• GIVEN ENTRIES:
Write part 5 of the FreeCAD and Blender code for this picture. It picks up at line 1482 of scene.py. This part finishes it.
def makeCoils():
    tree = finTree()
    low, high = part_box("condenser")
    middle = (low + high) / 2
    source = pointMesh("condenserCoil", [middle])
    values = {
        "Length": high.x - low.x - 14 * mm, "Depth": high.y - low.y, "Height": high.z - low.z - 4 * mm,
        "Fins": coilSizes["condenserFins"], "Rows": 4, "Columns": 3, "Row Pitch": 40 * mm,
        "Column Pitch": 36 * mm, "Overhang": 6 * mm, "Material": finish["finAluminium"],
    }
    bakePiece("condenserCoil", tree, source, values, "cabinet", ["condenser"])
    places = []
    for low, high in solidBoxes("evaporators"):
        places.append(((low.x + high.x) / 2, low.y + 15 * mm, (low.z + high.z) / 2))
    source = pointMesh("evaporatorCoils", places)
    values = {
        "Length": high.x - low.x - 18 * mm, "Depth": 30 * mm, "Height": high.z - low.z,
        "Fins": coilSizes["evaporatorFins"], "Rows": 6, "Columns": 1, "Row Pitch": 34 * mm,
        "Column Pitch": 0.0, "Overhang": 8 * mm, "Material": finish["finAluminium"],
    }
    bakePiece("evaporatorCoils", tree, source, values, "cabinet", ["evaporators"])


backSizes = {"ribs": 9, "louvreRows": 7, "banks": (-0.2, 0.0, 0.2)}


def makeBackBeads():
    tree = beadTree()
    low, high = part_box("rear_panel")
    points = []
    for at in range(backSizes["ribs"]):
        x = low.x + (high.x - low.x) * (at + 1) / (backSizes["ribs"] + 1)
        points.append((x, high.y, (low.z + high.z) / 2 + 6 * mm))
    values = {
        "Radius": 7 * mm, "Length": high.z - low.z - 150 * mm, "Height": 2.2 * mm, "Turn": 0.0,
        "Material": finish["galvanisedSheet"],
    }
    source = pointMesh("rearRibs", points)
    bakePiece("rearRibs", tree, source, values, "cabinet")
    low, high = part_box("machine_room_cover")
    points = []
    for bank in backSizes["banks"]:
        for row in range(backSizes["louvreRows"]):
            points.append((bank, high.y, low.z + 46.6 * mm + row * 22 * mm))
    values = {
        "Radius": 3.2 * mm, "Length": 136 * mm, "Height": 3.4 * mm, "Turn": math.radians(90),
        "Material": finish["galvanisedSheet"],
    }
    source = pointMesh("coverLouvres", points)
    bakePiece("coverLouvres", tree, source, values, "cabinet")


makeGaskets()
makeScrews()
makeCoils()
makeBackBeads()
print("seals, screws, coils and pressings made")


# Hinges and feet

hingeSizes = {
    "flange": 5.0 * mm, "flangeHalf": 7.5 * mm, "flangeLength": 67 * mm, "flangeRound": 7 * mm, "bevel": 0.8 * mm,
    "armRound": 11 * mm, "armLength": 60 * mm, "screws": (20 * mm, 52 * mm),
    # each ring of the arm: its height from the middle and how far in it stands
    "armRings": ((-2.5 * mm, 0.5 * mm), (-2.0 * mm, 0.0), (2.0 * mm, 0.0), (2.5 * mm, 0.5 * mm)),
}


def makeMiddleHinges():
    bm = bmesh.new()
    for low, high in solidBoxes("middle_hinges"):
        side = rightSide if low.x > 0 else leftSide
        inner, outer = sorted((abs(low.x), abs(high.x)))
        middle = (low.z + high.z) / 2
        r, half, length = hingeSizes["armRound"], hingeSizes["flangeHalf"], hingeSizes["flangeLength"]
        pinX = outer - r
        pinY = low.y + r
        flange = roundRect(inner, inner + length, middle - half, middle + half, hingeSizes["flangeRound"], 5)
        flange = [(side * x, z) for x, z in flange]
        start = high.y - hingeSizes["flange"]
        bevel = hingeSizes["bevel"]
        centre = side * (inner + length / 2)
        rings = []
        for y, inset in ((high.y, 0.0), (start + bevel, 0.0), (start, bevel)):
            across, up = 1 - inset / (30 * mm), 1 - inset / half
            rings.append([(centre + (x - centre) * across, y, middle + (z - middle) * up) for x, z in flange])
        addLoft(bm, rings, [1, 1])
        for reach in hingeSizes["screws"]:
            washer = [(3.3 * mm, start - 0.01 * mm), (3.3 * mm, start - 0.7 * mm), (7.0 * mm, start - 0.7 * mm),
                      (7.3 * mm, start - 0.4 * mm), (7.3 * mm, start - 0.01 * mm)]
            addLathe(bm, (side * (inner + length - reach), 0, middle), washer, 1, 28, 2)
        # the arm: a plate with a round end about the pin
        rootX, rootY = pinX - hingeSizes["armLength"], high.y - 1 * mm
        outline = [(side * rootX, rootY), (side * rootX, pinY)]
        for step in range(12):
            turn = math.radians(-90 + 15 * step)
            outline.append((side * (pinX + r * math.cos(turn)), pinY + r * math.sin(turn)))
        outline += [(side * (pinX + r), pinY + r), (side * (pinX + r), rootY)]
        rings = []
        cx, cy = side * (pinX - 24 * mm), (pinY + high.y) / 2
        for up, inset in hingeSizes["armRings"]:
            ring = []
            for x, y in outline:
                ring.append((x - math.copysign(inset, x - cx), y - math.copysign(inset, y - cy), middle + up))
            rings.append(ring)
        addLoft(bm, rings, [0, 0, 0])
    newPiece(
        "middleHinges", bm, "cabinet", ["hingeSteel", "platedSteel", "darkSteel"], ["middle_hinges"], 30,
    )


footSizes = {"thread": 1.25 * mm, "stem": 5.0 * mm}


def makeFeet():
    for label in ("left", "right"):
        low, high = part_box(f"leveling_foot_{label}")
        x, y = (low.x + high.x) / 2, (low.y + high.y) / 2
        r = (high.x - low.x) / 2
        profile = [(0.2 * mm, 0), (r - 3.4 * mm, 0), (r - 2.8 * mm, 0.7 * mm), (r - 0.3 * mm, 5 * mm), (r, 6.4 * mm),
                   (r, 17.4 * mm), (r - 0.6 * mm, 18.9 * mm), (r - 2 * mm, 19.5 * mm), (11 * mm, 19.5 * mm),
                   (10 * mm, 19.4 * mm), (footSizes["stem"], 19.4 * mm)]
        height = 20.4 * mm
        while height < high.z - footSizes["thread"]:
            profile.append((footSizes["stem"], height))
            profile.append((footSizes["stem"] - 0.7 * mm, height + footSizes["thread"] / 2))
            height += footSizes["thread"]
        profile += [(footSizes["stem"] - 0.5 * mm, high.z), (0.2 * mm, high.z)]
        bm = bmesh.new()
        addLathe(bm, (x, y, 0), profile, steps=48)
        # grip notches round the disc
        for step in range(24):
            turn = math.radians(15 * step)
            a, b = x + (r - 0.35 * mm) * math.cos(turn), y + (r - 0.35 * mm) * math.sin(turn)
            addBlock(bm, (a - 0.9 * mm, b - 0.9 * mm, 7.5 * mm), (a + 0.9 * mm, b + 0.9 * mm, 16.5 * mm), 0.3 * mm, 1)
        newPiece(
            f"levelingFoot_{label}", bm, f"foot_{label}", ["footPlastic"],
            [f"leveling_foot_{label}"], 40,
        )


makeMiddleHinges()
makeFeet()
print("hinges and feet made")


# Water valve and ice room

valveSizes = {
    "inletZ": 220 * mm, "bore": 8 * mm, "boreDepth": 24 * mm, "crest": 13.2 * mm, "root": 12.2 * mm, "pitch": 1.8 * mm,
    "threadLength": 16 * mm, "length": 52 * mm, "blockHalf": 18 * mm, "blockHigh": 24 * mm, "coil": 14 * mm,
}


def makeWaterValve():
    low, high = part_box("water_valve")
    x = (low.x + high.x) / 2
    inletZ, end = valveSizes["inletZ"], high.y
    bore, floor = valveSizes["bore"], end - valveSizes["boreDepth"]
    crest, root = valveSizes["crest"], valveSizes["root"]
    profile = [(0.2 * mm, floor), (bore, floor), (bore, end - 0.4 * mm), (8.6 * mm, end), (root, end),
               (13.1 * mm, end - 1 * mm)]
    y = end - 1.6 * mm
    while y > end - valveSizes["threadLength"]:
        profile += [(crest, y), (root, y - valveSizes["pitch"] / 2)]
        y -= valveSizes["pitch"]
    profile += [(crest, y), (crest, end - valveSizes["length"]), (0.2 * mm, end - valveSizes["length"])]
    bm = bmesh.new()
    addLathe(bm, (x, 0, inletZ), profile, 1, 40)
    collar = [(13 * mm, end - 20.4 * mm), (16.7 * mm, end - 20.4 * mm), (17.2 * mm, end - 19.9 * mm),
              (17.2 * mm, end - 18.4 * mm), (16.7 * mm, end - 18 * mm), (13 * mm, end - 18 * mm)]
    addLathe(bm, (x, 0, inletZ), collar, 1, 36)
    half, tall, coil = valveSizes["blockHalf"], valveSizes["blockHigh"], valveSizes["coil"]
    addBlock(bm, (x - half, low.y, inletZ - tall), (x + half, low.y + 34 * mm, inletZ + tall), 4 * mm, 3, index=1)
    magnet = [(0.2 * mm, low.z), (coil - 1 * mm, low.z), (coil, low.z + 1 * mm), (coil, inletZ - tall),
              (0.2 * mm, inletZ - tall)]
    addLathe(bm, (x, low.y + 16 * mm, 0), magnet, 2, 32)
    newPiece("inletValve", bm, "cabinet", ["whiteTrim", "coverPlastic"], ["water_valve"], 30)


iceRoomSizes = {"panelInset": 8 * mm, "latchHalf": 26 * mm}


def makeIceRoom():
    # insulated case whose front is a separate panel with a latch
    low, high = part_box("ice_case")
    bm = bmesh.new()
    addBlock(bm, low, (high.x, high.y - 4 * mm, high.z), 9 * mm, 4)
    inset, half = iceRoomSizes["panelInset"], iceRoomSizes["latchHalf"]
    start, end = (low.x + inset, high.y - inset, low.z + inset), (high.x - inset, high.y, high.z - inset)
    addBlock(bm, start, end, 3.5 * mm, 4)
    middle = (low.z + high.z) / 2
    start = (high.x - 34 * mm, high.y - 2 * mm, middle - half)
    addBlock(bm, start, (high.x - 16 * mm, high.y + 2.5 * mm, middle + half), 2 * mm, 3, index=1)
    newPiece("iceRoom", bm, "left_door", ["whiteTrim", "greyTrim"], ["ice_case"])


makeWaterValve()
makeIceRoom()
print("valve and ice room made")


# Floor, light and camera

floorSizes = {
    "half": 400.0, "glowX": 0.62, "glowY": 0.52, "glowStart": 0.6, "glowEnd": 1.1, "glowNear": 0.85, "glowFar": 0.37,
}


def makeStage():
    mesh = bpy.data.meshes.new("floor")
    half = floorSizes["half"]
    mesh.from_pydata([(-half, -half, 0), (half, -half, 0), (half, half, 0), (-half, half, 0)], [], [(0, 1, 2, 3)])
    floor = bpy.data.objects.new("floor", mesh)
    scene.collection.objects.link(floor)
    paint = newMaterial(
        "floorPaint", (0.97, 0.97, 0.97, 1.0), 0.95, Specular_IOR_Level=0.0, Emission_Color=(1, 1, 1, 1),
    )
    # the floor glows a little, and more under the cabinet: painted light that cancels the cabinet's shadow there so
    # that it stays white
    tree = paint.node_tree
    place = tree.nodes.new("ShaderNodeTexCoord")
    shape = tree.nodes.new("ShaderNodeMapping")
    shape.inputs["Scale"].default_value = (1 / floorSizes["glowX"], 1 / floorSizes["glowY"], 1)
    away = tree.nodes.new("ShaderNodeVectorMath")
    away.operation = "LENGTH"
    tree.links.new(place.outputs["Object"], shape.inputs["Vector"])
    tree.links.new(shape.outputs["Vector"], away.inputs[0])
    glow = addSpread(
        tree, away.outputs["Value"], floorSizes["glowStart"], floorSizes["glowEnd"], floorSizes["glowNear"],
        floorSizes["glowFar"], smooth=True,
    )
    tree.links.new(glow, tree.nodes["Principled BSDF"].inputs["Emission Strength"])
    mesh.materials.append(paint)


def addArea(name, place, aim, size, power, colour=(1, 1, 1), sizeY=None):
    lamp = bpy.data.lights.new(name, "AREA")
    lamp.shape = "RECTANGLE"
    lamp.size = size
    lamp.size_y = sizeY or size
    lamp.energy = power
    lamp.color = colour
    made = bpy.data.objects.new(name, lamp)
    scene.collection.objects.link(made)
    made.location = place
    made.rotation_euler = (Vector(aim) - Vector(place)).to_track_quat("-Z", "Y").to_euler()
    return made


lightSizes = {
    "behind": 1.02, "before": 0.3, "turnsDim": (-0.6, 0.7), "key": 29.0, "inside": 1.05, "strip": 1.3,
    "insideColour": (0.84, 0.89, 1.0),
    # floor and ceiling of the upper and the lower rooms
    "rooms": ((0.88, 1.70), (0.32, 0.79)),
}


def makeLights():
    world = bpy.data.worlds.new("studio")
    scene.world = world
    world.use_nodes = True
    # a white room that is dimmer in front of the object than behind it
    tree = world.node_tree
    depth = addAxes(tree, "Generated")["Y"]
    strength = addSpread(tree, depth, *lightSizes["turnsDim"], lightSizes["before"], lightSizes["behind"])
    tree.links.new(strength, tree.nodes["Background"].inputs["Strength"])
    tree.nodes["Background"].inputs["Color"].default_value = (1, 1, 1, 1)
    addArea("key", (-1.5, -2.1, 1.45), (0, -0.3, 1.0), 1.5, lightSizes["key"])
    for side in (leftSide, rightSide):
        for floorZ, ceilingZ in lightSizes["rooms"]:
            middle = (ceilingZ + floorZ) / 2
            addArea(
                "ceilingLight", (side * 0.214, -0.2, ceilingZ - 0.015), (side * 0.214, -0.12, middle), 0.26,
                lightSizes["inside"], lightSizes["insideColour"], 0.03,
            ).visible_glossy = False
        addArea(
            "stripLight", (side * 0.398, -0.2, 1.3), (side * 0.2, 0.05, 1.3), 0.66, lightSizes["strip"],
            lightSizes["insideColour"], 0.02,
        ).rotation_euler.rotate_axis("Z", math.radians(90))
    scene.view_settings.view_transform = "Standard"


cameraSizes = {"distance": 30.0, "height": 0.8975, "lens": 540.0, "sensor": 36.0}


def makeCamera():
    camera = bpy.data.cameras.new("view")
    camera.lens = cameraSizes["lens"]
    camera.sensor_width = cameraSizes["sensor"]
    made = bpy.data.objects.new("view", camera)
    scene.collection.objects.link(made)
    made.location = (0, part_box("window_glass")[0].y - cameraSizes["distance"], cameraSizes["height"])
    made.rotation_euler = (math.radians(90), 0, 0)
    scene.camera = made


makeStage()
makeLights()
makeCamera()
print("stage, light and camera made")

--

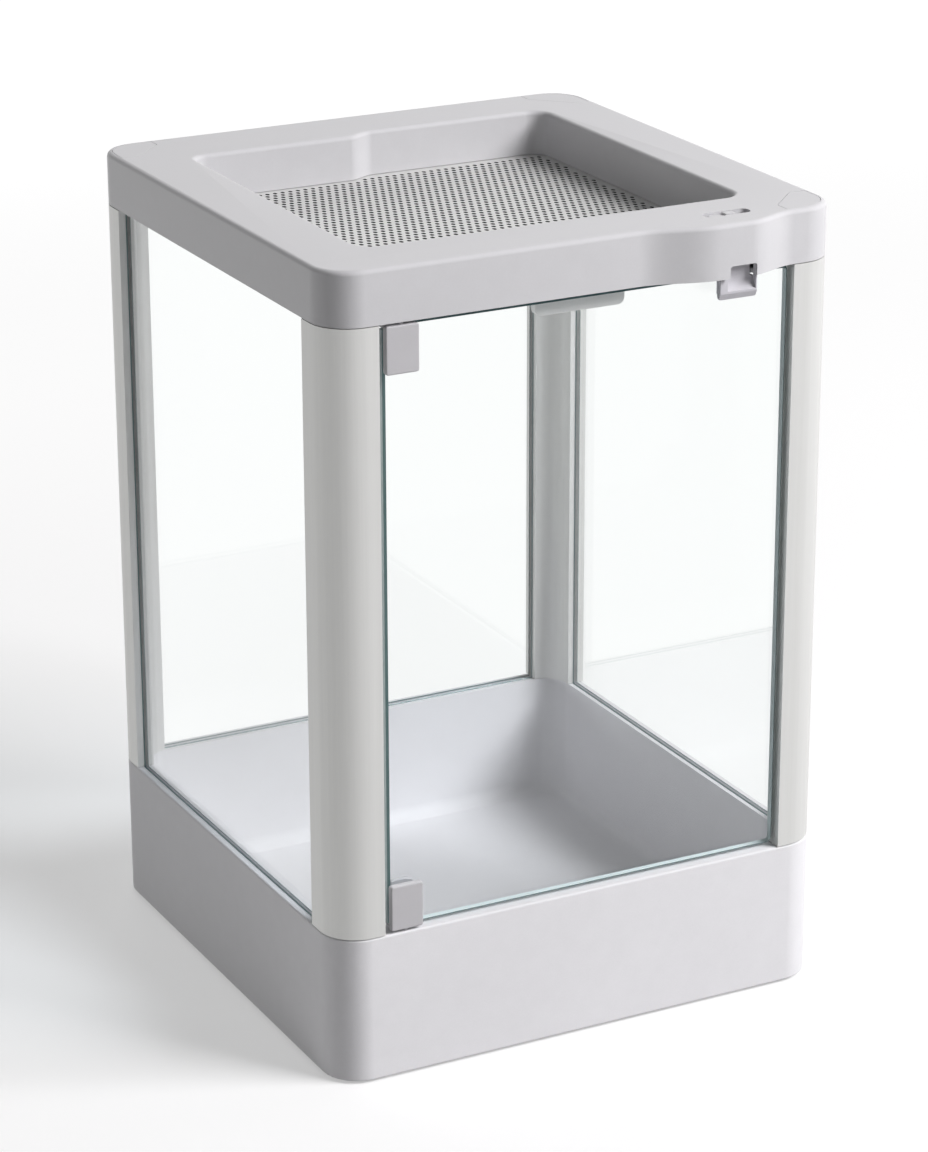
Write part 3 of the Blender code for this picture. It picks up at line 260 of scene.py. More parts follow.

==

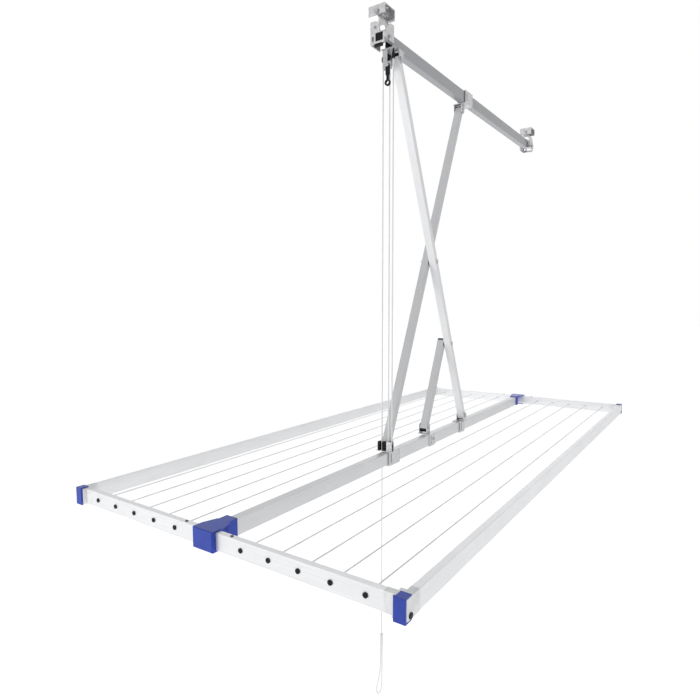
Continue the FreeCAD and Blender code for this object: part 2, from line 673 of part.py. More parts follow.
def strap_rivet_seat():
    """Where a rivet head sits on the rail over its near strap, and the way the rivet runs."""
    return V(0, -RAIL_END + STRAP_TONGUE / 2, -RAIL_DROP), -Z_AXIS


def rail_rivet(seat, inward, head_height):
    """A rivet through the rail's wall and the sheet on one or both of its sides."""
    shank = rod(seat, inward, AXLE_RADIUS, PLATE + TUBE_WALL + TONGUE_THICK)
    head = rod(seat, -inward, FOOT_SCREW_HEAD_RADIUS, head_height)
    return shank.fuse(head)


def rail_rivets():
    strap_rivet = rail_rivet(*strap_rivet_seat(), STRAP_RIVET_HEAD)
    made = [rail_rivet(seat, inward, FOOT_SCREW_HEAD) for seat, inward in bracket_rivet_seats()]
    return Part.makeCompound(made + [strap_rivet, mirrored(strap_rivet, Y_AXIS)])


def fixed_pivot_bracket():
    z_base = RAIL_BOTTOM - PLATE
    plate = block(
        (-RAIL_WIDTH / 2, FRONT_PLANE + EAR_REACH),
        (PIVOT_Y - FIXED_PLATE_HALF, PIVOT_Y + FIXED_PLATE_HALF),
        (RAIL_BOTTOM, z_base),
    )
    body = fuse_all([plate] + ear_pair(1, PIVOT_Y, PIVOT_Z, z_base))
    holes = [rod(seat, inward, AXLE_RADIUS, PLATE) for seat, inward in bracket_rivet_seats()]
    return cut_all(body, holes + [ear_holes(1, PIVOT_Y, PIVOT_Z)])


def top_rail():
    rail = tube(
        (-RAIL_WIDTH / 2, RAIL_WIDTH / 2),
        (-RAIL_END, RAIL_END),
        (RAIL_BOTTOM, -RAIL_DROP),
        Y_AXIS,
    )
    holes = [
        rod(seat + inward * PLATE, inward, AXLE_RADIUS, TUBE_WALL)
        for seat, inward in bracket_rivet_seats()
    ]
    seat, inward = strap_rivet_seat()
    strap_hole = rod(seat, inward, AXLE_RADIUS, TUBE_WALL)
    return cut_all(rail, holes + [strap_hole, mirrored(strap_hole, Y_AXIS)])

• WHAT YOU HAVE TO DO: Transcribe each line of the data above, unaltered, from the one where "Continue the FreeCAD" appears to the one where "return V(0, -RAIL_END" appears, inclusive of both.

• RESPONSE TO THIS TASK:
Continue the FreeCAD and Blender code for this object: part 2, from line 673 of part.py. More parts follow.
def strap_rivet_seat():
    """Where a rivet head sits on the rail over its near strap, and the way the rivet runs."""
    return V(0, -RAIL_END + STRAP_TONGUE / 2, -RAIL_DROP), -Z_AXIS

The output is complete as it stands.